La exculpación permanente y sistemática es un rasgo característico de la sociedad argentina. En multitud de ocasiones y en los ámbitos más diversos opera como una suerte de acto reflejo, de respuesta automática. Basta rememorar las inundaciones que sufrieron las ciudades de Buenos Aires y de La Plata en el mes de abril. Cuando se inundó la primera, miembros del gobierno nacional y del Frente para la Victoria le achacaron la culpa a Mauricio Macri, abundando sobre su supuesta inoperancia y su imprevisión; cuando el agua anegó la segunda, de manera muchísimo más trágica (los muertos reconocidos oficialmente son al día de hoy 65), miraron para el costado y hablaron del cambio climático. Otro ejemplo: la culpa de que los capitales se fuguen de la Argentina no la tienen las desacertadas políticas económicas (que exceden con mucho a las implementadas en la última década), sino la falta de patriotismo de quienes no confían en el país como buenos argentinos. Nadie parece preguntarse por qué los capitales huyen de la Argentina y no de Brasil, de Chile, de México, de Uruguay o de Perú, que por el contrario los atraen. Será que por algún motivo esos países están poblados de verdaderos patriotas y que los inversores internacionales están embarcados en una "campaña antiargentina". No es casual que el nuevo revisionismo histórico sea particularmente rico en ese tipo de afirmaciones: la culpa del atraso del país no la tienen los argentinos, sino unos pocos "oligarcas" que aliados al imperialismo británico o norteamericano los han engañado y los siguen engañando a través de las páginas de la "historia oficial". La responsabilidad de que el subte funcione mal y no se extienda la red es, según los sindicatos, de la empresa que lo gestiona; según los empresarios, de los trabajadores; según el gobierno nacional, de Macri; según Pro, del gobierno nacional, que no desbloquea los préstamos que han sido otorgados a la ciudad por organismos internacionales. De acuerdo con los antiperonistas, el gobierno de la Alianza cayó porque los peronistas le hicieron la vida imposible, como si no fuera obligación de todo gobierno conservar el poder que la sociedad le confió contra quien pretenda desestabilizarlo, y como si fuera razonable achacarle al adversario político la presunta "culpa" de obrar como tal. Según los peronistas, desde luego, nadie hizo nada para empujar a la renuncia a De la Rúa, cuyo gobierno se desmoronó a causa de su propia inoperancia.

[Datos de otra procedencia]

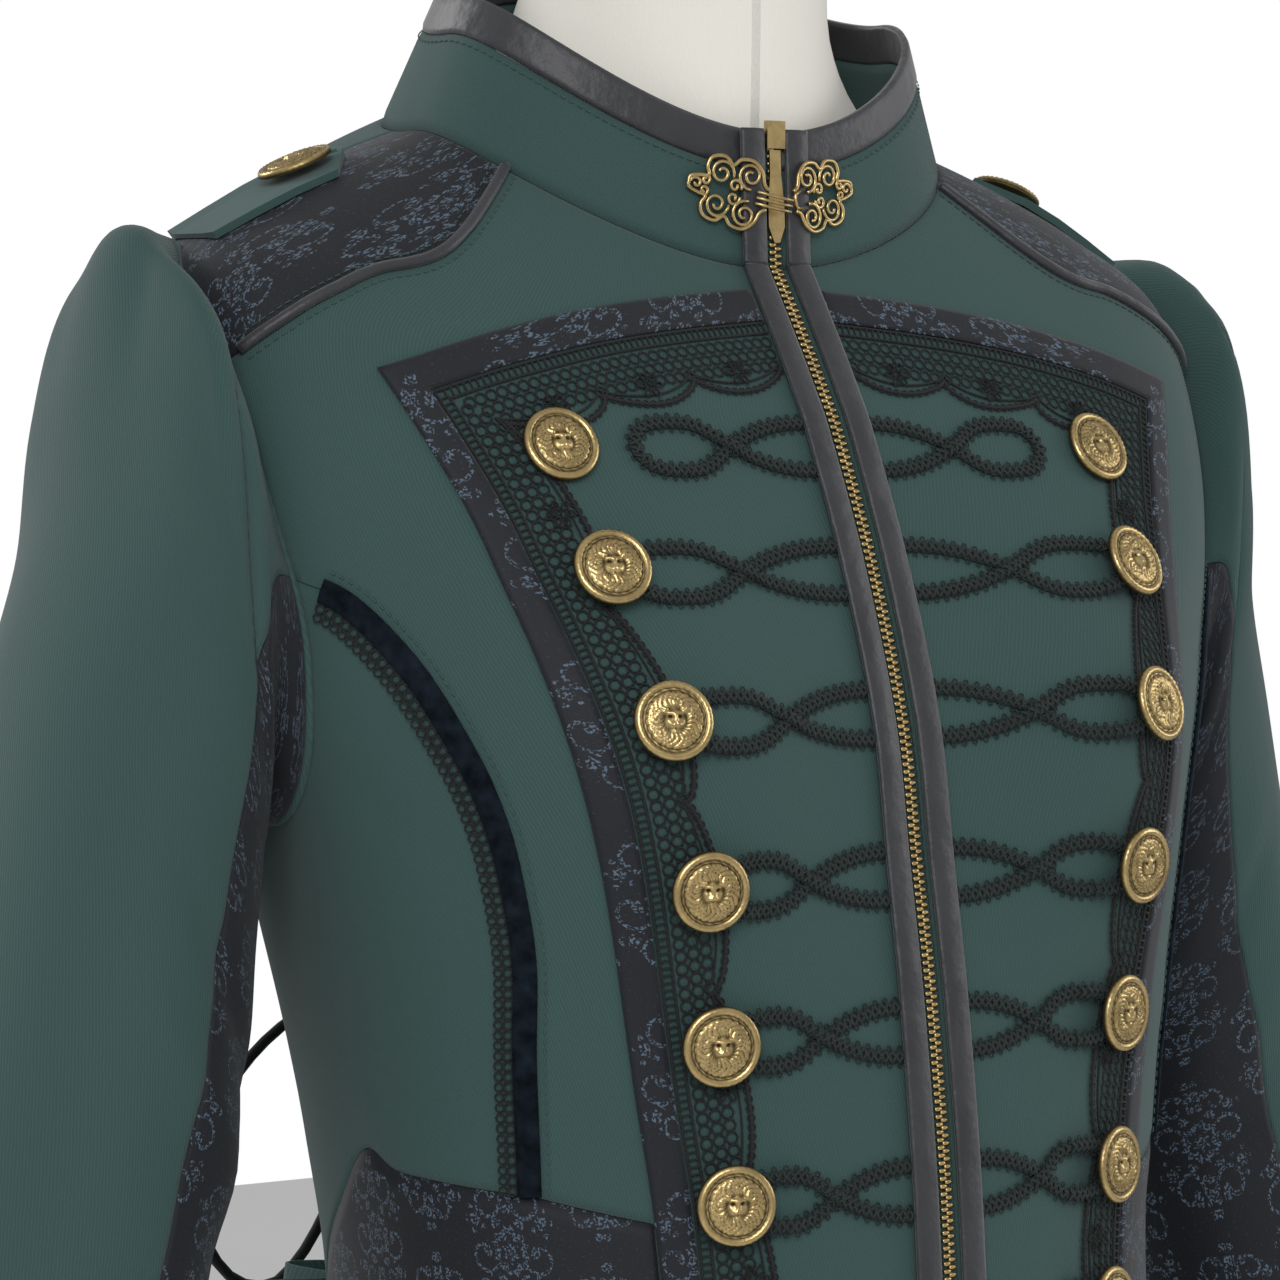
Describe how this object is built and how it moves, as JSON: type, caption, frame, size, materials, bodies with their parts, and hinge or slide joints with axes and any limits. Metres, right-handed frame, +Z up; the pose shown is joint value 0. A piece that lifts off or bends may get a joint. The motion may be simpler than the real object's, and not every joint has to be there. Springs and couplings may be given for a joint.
{
  "type": "long jacket on a dress form",
  "caption": "Long fitted military-style jacket with braid frogs, lace, patterned panels and a pleated, laced back, on a limbless dress form with a round stand.",
  "frame": {"origin": "centre of the underside of the stand's base", "axes": "+Z up, the jacket's front faces -Y, +X towards the wearer's left"},
  "size_m": [0.6926, 0.4328, 1.528],
  "materials": {
    "green_twill": "fine twill",
    "brocade": "damask weave",
    "satin": "satin",
    "velvet": "velvet",
    "black_lace": "lace and cord",
    "braid": "plaited braid",
    "linen": "plain linen",
    "antique_brass": "aged",
    "stand_metal": "brushed"
  },
  "bodies": {
    "jacket_and_form": {"front_left": "green_twill", "front_right": "green_twill", "side_left": "green_twill", "side_right": "green_twill", "upper_sleeve_left": "green_twill", "upper_sleeve_right": "green_twill", "epaulette_left": "green_twill", "epaulette_right": "green_twill", "yoke_left": "brocade", "yoke_right": "brocade", "hip_left": "brocade", "hip_right": "brocade", "under_sleeve_left": "brocade", "under_sleeve_right": "brocade", "border_left": "brocade", "border_right": "brocade", "zip_strip_left": "satin", "zip_strip_right": "satin", "piping_left": "satin", "piping_right": "satin", "princess_trim_left": "velvet", "princess_trim_right": "velvet", "lace_left": "black_lace", "lace_right": "black_lace", "bow_cord_left": "black_lace", "bow_cord_right": "black_lace", "frogs_left": "braid", "frogs_right": "braid", "clasp_left": "antique_brass", "clasp_right": "antique_brass", "strap_button_left": "antique_brass", "strap_button_right": "antique_brass", "button_left_1": "antique_brass", "button_right_1": "antique_brass", "button_left_2": "antique_brass", "button_right_2": "antique_brass", "button_left_3": "antique_brass", "button_right_3": "antique_brass", "button_left_4": "antique_brass", "button_right_4": "antique_brass", "button_left_5": "antique_brass", "button_right_5": "antique_brass", "button_left_6": "antique_brass", "button_right_6": "antique_brass", "button_left_7": "antique_brass", "button_right_7": "antique_brass", "back": "green_twill", "back_skirt": "green_twill", "collar": "green_twill", "collar_binding": "satin", "lacing_under": "black_lace", "lacing_over": "black_lace", "lacing_knot": "black_lace", "zip_chain": "antique_brass", "zip_slider": "antique_brass", "dress_form": "linen", "form_stand": "stand_metal"},
    "zip_pull": {"zip_pull": "antique_brass"}
  },
  "joints": [
    {"name": "zip_pull_hinge", "type": "hinge", "parent": "jacket_and_form", "child": "zip_pull", "pos_m": [0, -0.0173, 1.3957], "axis": [1, 0, 0], "range_deg": [-5, 0]}
  ]
}
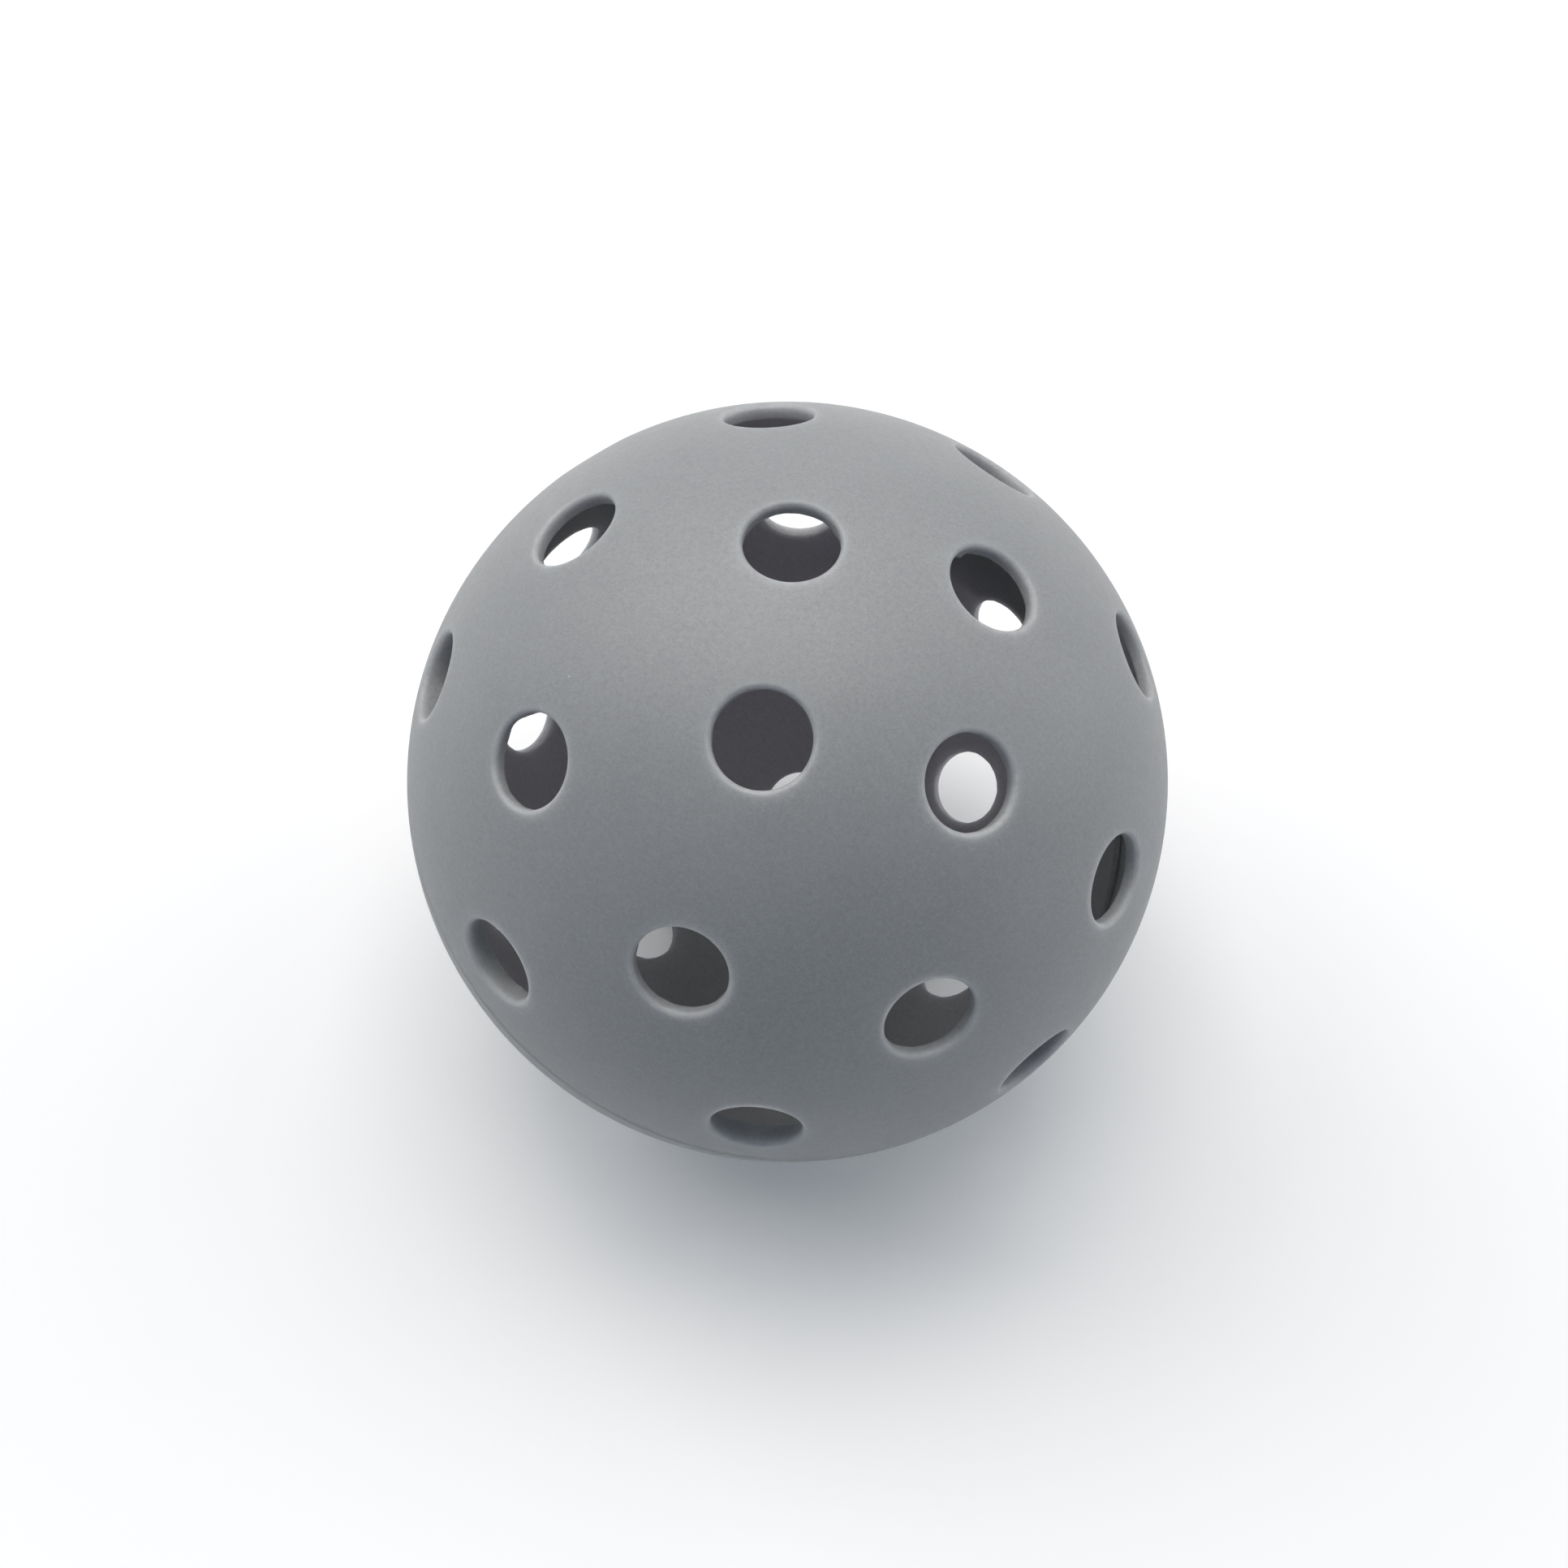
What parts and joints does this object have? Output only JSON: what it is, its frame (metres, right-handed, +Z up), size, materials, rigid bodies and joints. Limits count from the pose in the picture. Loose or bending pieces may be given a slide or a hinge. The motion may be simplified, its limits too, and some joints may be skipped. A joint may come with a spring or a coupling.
{
  "type": "pickleball",
  "caption": "Hollow perforated plastic ball of two half shells welded round the equator, lying on the rim of one hole.",
  "frame": {"origin": "centre of the ball", "axes": "+Z straight up when the ball rests on the rim of bottom_hole, whose axis is -Z; the axis through the middles of the two half shells leans from +Z towards +X; +Y completes the frame and lies in the weld plane; the upper half is turned 2.5 degrees about the poles, so the axis of top_hole leans 0.84 degrees from +Z towards +Y"},
  "size_m": [0.074, 0.074, 0.0735],
  "materials": {
    "shell": "satin grey moulded plastic",
    "weld": "melted grey plastic, satin"
  },
  "bodies": {
    "root": {"upper_half_shell": "shell", "lower_half_shell": "shell", "weld_bead": "weld"}
  },
  "joints": []
}
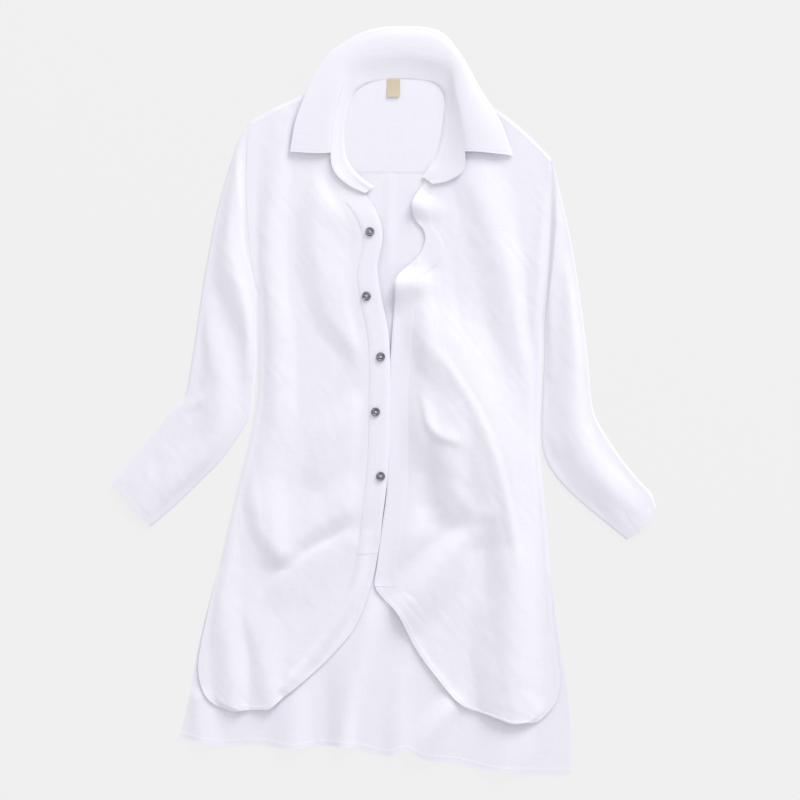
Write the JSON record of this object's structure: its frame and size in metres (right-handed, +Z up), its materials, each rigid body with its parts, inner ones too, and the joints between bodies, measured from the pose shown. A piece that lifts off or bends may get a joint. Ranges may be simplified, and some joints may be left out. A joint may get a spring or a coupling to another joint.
{
  "type": "linen shirt dress",
  "caption": "Long-sleeved linen shirt dress laid flat on its back, collar open, button front pulled apart over a longer back, curved shirt-tail hem with side slits.",
  "frame": {"origin": "middle of the bounding box on the surface that the dress lies on", "axes": "+Y towards the collar, +Z up out of the surface towards the onlooker, +X to the onlooker's right"},
  "size_m": [0.7628, 1.0491, 0.0236],
  "materials": {
    "linen": "matt plain weave",
    "button": "satin",
    "label": "matt woven tape"
  },
  "bodies": {
    "root": {"back_panel": "linen", "back_yoke": "linen", "left_front": "linen", "right_front": "linen", "left_placket": "linen", "right_placket": "linen", "left_sleeve": "linen", "right_sleeve": "linen", "collar_stand": "linen", "collar_leaf": "linen", "neck_label": "label", "button_1": "button", "button_2": "button", "button_3": "button", "button_4": "button", "button_5": "button"}
  },
  "joints": []
}
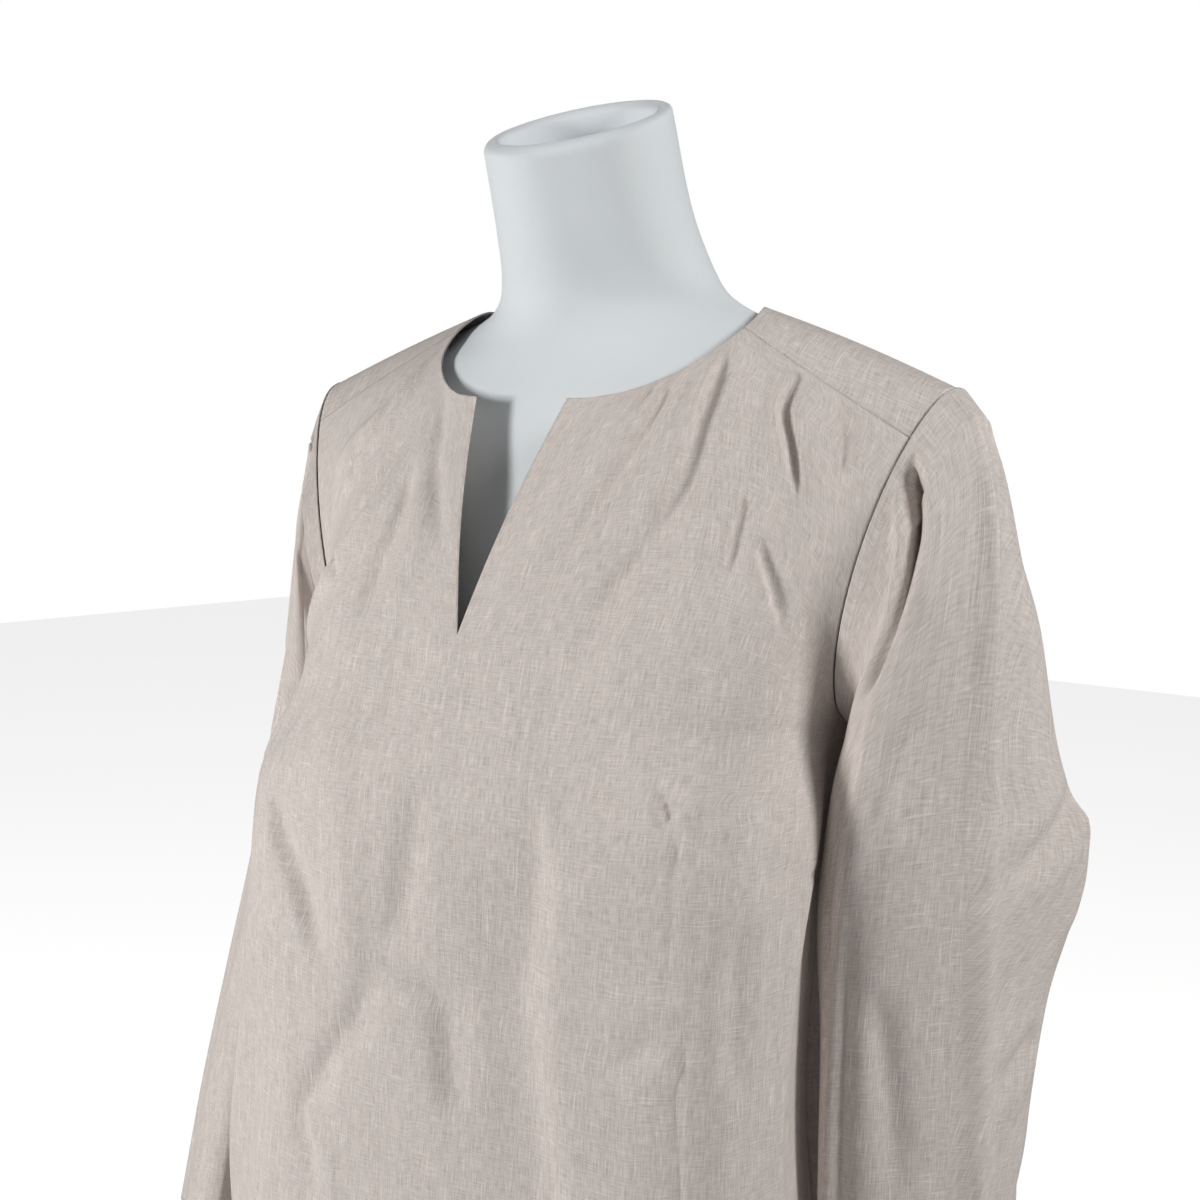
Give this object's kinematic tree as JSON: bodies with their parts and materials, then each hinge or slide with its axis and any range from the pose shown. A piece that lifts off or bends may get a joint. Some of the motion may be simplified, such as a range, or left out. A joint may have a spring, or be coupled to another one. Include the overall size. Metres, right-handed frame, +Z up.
{
  "type": "blouse on a limbless dress form",
  "caption": "Long-sleeved linen blouse with a slit round neck, front yoke seams and bust darts, standing on a limbless jersey-covered dress form.",
  "frame": {"origin": "middle of the form's flat underside", "axes": "+Z up, +X to the wearer's left, -Y to the front"},
  "size_m": [0.5707, 0.2952, 0.8721],
  "materials": {
    "linen": "plain-weave linen, beige-taupe with a pink tint and slubs in both directions, matt with a faint sheen",
    "jersey": "fine bluish white knitted jersey, smooth and matt"
  },
  "bodies": {
    "root": {"form_torso": "jersey", "form_neck": "jersey", "front": "linen", "back": "linen", "yoke": "linen", "sleeve_left": "linen", "sleeve_right": "linen"}
  },
  "joints": []
}
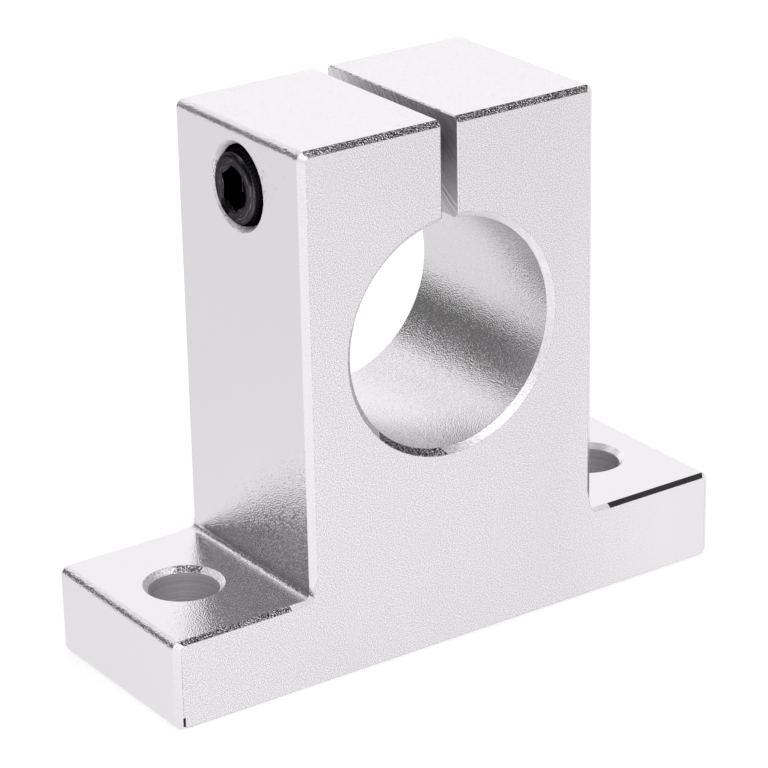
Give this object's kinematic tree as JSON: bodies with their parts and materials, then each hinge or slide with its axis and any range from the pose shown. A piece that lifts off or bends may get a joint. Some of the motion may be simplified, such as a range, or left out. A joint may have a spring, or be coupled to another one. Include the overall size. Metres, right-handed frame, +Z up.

Siempre la culpa la tiene otro. Alguna vez leí que la exculpación permanente es una respuesta inmadura. Que la madurez implica, entre otras cosas, la capacidad de la autocrítica y el coraje de asumir los propios errores, para enmendarlos y para reparar los daños que se han causado a los otros. Por el contrario, los niños, los adolescentes y los adultos inmaduros son psicológicamente incapaces de reconocer sus límites, por lo que reaccionan ante los problemas endilgándoselos a otros. Cada vez que escucho de boca de algún funcionario argentino palabras como la de la Presidenta no puedo dejar de pensar en cuánto nos falta madurar como sociedad. En cuánto peso tienen, entra las causas de nuestras tribulaciones como país, factores que no son de índole estructural, sino cultural. Porque los ejemplos de la exculpación permanente se pueden multiplicar al infinito. Se los halla en políticos del oficialismo y de la oposición, en periodistas, en empresarios, en sindicalistas, en intelectuales, en deportistas, en líderes religiosos, en dirigentes de la sociedad civil… En este sentido, como en otros, el Gobierno que nos rige desde hace diez años –y aspira a gobernarnos otros diez– es demasiado parecido a la sociedad que le confió las riendas del país.